According to Ms Lauren Goudy, a buyer’s agent at Rose and Jones, basing your maximum bid on due diligence rather than emotions, having confidence in your decision and being prepared to walk away are the keys to controlling these signs.
With a good understanding of body language, you can effectively estimate the right time to deliver the knockout bid. After all, at an auction, it’s all about crushing your opponent’s hopes, sending a clear and definitive message that you’re giving them no chance at all. So, make sure to keep an open eye out on how your competitors are behaving.
5. Bidding Pace Of Property Auctions
Here’s something you might have never thought of. The winning price is heavily influenced by the pace of bidding and the value of increments. In fact, many bidders make bids in round numbers.
According to auctioneer Damian Cooley, avoiding round numbers is a strategy that can work well for buyers.
This means that instead of starting the bid at $600,000, one could start it at $595,000. This will cause future bids to have an increment of $5000 rather than $10,000. By controlling the value of increments, you’re able to bid in small increments to near your budget and make big plays.
One example of such big plays would be seeing the bid reach the value of $790,000 and your budget is $800,000, you could break the existing momentum of $5,000 increments and jump straight to $800,000.
This disruption in momentum is sure to show your confidence to participants and give you the chance to bid in at your maximum amount.
When the reserved price is not met, it can lead to the property passing in.
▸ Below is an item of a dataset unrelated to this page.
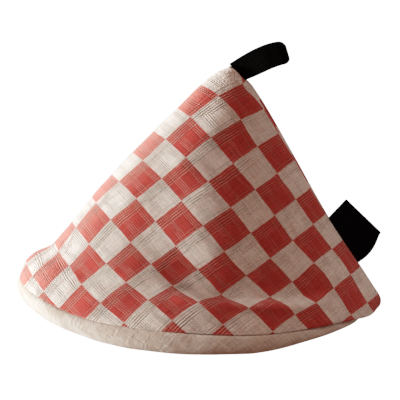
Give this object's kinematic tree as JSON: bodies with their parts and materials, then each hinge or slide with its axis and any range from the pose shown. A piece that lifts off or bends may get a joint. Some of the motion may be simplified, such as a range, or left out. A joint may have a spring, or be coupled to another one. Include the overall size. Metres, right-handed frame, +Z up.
{
  "type": "pot holder",
  "caption": "Cone-shaped padded cloth pot handle holder with a rolled hem, a hanging loop at its tip and a blank folded side tab, standing on its open mouth.",
  "frame": {"origin": "on the table, under the middle of the part's box", "axes": "+X towards the side seam and its tab, along the mouth's long way; +Y to the back, across the mouth; +Z up, from the mouth to the tip"},
  "size_m": [0.2313, 0.1452, 0.1844],
  "materials": {
    "checked_cotton": "matte",
    "cream_cotton": "matte",
    "black_tape": "matte",
    "black_ribbon": "satin"
  },
  "bodies": {
    "root": {"outer_cloth": "checked_cotton", "lining": "cream_cotton", "hanging_loop": "black_tape", "side_label": "black_ribbon"}
  },
  "joints": []
}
This means the seller has to consider selling the property for less than anticipated or has to extend the marketing campaign.
However, if the reserved price is met, the auctioneer will declare that the reserved price has been met and the property “is on the market and will be sold”.
This will increase the bidding pace as some buyers will only put in the first bid when they know that the reserved price has been met.
If it’s within your budget, it might be a good time to put in a bid as it may well be the winning bid for your dream home.
6. Auctioneer’s Traps
Auctioneers themselves employ a variety of techniques to encourage buyers to push the price up. All of these techniques have one objective in mind, which is to instil a sense of urgency in you, the buyer.
For example, auctioneers might call the property “first, second, third” on bids to encourage buyers to place their bids. Ranking bids would cause a sense of urgency in participants based on the fear that they are going to miss out.
Another great example would be the grabbing of the gavel, which is often associated with meeting the reserve and selling. Auctioneers might just grab the gavel despite not meeting the price they want to put pressure on the buyers.
7. Location Matters
Ever wondered why people always told you to be early to the auction? It’s for various reasons and one of the main reasons is to get a good location. A good view of the room, your competitors. By getting a good view, you’re able to observe everyone.
As mentioned before, the body language of bidders gives plenty of insights to how likely you are to win. With a comprehensive view of the whole room, you’re able to gauge the buying ability of your competitors.
Choosing the right location when you reach the auction early is also optimal as it allows the auctioneer to have a clear sight of you should you decide to bid.
Understanding auctions is not something that is attained just from a single attendance. We recommend that you go to several auctions and experience everything for yourself. Take note of the environment, how buyers bid and observe some of the scenarios that we’ve mentioned above. Knowing these indicators might help you have an upper hand in your next auction.